In particular if you look at the generative models these GANs map to, it makes sense that they can learn 2D shapes and texture patterns, but rendering a complex 3D scene with significant depth complexity and lighting interactions is an entirely different beast. That problem has been studied deeply in 3D computer graphics and the generative programs successful there are vastly more complex than current GANs.

hughperkins · on Aug 27, 2016

seen this? https://arxiv.org/abs/1605.09304 awesome generated images, from imagenet

gwern · on Aug 26, 2016

A GAN would be helpful more for its latent space abilities than for any text-to-image capability. If you look at the GAN papers, you can see that they demonstrate how you can warp an image across multiple semantic dimensions like adding/remove eyeglasses, darkening hair, turning frowns into smiles etc. This would be great for sketches because you can have the victim walk through the latent space by recognizing which version looks more like the attacker, since people can recognize faces far better than they can verbalize detailed descriptions.
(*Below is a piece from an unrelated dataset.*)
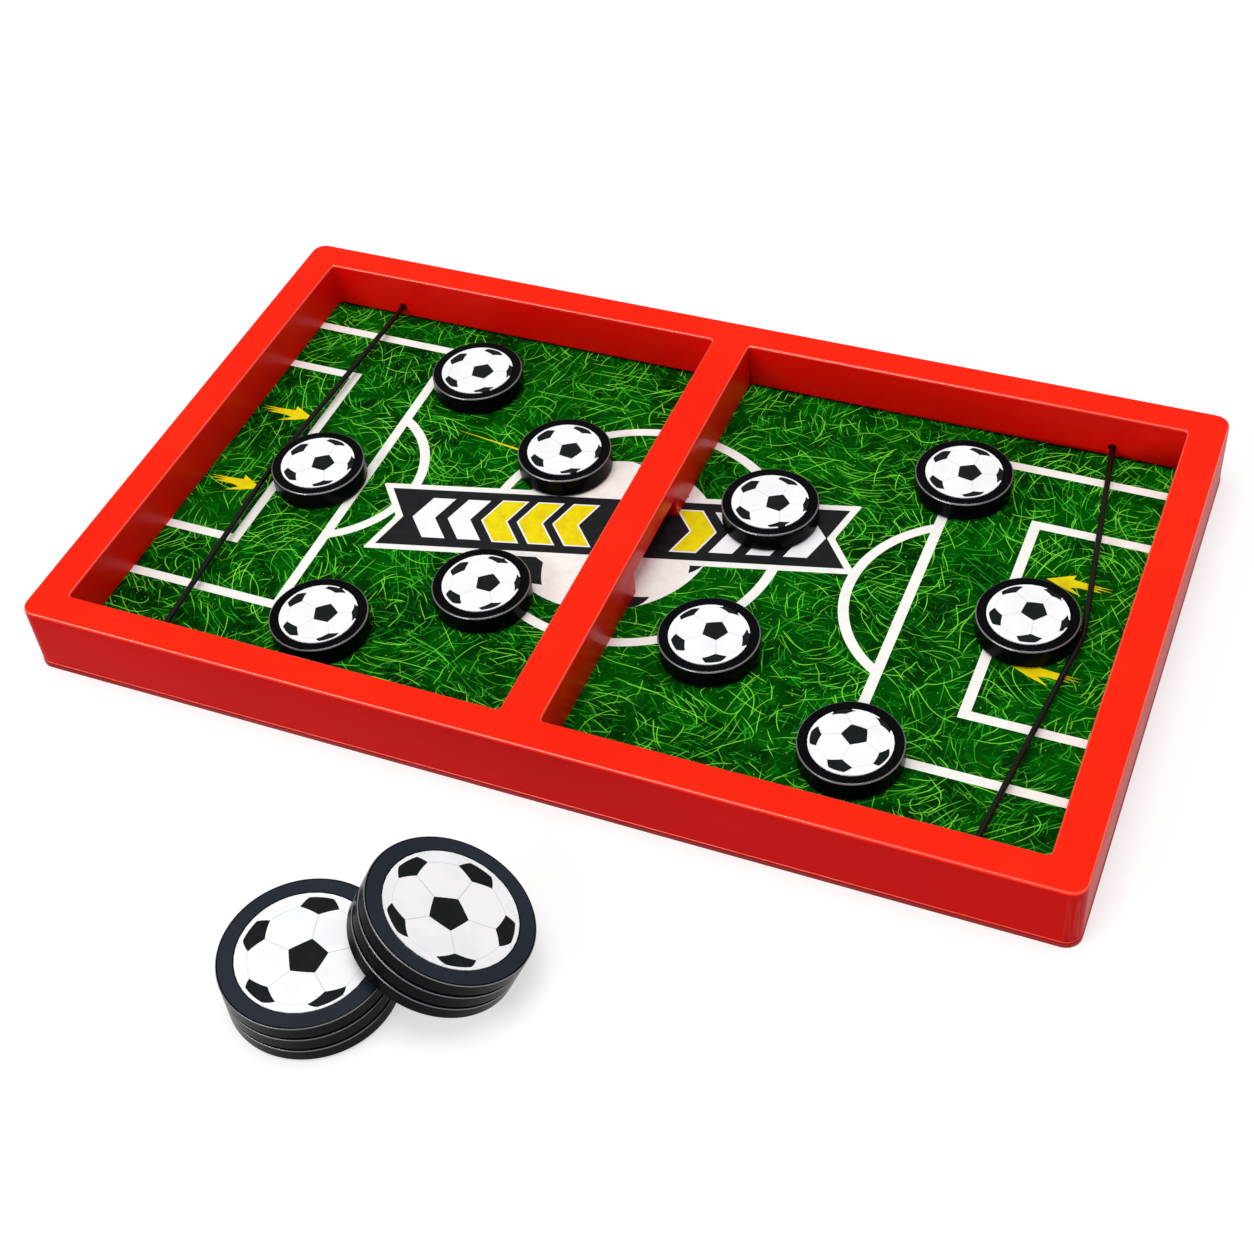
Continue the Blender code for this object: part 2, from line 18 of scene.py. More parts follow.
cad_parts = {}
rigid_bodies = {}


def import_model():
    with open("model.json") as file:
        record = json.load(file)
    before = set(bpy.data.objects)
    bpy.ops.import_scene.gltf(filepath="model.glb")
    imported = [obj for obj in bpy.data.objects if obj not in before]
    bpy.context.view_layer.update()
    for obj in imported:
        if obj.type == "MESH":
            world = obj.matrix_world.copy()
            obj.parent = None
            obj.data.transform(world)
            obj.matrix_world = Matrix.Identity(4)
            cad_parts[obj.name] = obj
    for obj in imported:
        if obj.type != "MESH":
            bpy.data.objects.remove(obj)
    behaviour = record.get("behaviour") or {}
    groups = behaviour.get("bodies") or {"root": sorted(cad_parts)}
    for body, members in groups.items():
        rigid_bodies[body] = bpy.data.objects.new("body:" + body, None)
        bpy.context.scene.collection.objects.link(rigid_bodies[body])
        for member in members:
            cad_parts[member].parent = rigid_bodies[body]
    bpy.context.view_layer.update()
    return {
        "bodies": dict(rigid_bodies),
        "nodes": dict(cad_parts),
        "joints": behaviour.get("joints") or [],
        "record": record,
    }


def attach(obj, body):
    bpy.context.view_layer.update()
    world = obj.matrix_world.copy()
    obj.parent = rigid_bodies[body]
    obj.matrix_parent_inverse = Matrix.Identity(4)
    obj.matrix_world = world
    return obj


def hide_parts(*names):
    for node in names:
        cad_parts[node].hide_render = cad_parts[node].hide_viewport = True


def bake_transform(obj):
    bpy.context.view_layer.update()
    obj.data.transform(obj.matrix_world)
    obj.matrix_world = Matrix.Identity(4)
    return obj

DINKDINK · on Aug 26, 2016

Make sure your face isn't included in the learning set!

adrusi · on Aug 26, 2016

Probably by the time it gets good enough to be useful to them it will be good enough to replace them.

viach · on Aug 26, 2016

It would be cool to implement text to pizza image synthesis.

taneq · on Aug 27, 2016

Hey, if you're gonna go in that direction why not just implement text-to-pizza synthesis where you say "I want a mushroom and jalapeno pizza with sundried tomatoes" and then it makes one for you.

ash9r · on Aug 26, 2016

What GPU was used to train this model?

paarthn · on Aug 26, 2016

I trained it on an AWS instance with grid k520 gpu.